Records for the task:
____________

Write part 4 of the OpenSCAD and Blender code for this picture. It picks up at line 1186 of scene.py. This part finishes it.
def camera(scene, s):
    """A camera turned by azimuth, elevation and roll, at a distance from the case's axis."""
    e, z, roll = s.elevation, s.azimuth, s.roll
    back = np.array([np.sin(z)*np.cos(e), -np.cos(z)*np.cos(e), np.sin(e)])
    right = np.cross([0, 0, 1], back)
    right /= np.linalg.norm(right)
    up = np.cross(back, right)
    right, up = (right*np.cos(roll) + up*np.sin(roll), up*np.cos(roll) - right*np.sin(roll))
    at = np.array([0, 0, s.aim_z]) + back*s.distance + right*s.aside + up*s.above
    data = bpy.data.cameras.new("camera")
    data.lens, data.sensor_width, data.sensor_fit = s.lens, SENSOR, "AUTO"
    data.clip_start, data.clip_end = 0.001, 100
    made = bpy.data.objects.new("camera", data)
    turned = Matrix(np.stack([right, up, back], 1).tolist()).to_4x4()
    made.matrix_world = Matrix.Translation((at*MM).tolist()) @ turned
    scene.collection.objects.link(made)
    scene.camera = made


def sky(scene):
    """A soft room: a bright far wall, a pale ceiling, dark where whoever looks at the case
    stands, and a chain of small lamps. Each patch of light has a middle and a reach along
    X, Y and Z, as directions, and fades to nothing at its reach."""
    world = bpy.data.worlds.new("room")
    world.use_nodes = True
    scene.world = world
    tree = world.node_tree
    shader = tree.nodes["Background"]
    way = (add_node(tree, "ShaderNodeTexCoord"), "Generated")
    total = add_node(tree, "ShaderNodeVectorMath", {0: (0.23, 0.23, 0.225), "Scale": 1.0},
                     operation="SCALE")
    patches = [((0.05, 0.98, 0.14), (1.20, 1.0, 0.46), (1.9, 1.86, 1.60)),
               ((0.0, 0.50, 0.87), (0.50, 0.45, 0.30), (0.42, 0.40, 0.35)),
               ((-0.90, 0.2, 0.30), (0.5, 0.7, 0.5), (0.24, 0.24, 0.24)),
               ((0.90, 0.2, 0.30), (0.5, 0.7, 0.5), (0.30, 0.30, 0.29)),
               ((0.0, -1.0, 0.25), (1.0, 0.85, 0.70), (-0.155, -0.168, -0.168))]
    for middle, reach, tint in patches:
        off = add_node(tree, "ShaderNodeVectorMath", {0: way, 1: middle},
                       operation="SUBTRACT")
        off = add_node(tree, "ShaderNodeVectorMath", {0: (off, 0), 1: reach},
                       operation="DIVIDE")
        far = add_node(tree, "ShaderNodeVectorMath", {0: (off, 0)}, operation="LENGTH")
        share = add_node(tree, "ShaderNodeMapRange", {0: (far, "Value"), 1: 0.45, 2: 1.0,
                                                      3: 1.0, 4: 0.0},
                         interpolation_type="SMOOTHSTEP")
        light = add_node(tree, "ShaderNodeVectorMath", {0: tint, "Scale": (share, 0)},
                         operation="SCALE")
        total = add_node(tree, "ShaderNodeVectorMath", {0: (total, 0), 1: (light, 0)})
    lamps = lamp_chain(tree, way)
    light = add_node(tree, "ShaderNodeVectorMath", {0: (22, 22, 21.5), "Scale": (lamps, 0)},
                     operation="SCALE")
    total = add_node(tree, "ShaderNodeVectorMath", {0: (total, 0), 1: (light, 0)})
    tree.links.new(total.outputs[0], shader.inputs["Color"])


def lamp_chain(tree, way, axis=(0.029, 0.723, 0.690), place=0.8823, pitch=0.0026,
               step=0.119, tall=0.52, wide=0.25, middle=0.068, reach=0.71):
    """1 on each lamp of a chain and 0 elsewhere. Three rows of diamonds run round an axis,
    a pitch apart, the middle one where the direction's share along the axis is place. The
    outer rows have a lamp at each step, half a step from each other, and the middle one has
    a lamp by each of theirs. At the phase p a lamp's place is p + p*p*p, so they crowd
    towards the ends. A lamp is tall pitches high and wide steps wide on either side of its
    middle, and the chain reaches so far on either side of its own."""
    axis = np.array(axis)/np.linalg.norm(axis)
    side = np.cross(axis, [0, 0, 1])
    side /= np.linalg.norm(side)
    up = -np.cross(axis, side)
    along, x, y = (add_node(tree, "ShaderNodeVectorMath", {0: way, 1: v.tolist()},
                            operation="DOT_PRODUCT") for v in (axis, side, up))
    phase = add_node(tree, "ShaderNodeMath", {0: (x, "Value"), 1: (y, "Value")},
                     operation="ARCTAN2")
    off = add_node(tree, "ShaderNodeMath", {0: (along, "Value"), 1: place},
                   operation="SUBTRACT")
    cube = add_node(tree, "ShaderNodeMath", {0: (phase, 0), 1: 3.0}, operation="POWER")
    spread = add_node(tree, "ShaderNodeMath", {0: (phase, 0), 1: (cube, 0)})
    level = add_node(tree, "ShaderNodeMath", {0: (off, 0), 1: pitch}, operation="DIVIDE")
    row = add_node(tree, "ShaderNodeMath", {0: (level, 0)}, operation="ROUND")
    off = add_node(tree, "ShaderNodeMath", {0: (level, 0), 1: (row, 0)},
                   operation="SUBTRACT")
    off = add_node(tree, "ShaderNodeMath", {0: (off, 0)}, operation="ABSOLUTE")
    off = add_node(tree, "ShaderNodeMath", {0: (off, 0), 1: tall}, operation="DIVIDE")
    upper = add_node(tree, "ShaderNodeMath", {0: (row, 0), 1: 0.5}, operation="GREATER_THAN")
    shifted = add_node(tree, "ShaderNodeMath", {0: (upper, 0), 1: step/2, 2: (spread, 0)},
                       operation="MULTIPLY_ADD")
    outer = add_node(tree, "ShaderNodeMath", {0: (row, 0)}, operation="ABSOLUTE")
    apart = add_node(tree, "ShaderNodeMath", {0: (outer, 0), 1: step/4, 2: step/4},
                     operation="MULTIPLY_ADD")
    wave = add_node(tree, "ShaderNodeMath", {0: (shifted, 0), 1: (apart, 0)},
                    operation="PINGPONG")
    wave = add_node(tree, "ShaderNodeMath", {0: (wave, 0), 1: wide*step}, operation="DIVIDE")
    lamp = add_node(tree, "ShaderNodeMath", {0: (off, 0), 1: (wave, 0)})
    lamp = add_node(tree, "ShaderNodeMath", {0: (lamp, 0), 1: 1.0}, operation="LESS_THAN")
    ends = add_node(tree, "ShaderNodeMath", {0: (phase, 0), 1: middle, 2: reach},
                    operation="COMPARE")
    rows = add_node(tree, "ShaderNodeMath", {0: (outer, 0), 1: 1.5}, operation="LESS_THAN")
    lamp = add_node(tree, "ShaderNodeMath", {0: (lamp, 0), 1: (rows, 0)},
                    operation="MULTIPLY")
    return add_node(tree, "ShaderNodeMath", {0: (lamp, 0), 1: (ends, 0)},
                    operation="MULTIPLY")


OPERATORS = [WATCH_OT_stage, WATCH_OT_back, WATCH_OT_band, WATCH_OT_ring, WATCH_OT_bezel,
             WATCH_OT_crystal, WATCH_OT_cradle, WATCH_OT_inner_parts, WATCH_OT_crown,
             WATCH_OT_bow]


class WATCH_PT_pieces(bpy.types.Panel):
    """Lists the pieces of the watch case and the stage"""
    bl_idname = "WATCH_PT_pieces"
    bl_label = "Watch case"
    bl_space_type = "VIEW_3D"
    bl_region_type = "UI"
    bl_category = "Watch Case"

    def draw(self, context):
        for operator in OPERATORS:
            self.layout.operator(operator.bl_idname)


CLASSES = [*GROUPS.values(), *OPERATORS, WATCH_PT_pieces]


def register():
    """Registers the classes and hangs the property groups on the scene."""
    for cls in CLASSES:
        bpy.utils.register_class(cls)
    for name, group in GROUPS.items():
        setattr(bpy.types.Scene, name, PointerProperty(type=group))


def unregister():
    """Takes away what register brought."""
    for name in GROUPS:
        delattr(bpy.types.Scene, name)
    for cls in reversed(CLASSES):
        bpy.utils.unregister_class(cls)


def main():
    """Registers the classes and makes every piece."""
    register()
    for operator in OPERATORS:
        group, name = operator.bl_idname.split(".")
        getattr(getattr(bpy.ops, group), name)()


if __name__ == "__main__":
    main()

____________

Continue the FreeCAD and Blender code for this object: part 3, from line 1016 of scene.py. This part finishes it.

____________

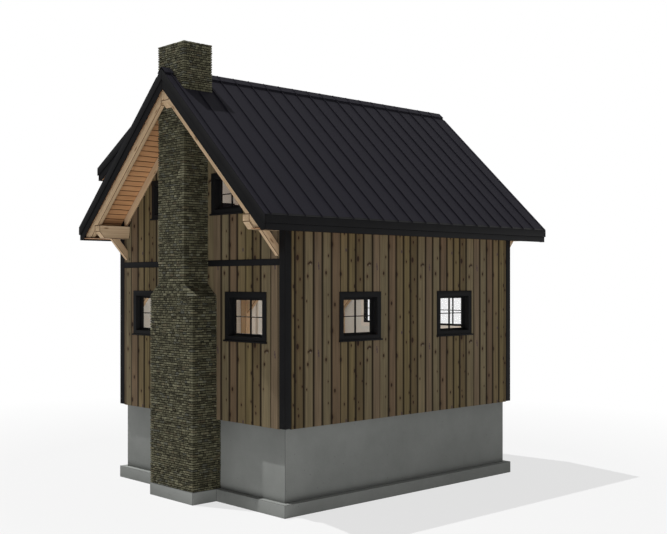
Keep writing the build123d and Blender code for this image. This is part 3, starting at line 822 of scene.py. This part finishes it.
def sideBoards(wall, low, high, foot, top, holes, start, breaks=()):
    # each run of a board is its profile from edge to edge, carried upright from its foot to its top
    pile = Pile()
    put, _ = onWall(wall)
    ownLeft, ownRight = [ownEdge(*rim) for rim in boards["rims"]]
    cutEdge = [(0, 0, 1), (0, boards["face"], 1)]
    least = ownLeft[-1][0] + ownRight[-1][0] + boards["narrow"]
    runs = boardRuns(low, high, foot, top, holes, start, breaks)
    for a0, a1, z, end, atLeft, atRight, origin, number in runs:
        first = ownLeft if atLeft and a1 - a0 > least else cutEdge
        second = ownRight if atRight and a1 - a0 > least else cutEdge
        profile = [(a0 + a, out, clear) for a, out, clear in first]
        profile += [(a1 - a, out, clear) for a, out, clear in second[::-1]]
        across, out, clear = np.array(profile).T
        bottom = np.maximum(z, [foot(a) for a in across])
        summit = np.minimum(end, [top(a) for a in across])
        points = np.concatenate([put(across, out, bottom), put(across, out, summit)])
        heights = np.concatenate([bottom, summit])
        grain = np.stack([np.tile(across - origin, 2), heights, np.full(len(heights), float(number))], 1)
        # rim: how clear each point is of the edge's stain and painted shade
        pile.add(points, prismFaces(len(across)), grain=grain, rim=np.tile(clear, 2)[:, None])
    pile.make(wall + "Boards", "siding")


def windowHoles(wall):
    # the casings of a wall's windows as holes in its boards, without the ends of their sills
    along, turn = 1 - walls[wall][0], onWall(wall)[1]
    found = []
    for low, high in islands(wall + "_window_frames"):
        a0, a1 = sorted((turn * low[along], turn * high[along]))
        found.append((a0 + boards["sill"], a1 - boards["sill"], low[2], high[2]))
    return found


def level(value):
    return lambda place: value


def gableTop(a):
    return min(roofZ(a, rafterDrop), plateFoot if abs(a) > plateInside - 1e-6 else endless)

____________

Print the lines from the line with "Write part 4" to the line with "scene.camera = made" exactly, and print nothing else. Both of those lines are included.

Write part 4 of the OpenSCAD and Blender code for this picture. It picks up at line 1186 of scene.py. This part finishes it.
def camera(scene, s):
    """A camera turned by azimuth, elevation and roll, at a distance from the case's axis."""
    e, z, roll = s.elevation, s.azimuth, s.roll
    back = np.array([np.sin(z)*np.cos(e), -np.cos(z)*np.cos(e), np.sin(e)])
    right = np.cross([0, 0, 1], back)
    right /= np.linalg.norm(right)
    up = np.cross(back, right)
    right, up = (right*np.cos(roll) + up*np.sin(roll), up*np.cos(roll) - right*np.sin(roll))
    at = np.array([0, 0, s.aim_z]) + back*s.distance + right*s.aside + up*s.above
    data = bpy.data.cameras.new("camera")
    data.lens, data.sensor_width, data.sensor_fit = s.lens, SENSOR, "AUTO"
    data.clip_start, data.clip_end = 0.001, 100
    made = bpy.data.objects.new("camera", data)
    turned = Matrix(np.stack([right, up, back], 1).tolist()).to_4x4()
    made.matrix_world = Matrix.Translation((at*MM).tolist()) @ turned
    scene.collection.objects.link(made)
    scene.camera = made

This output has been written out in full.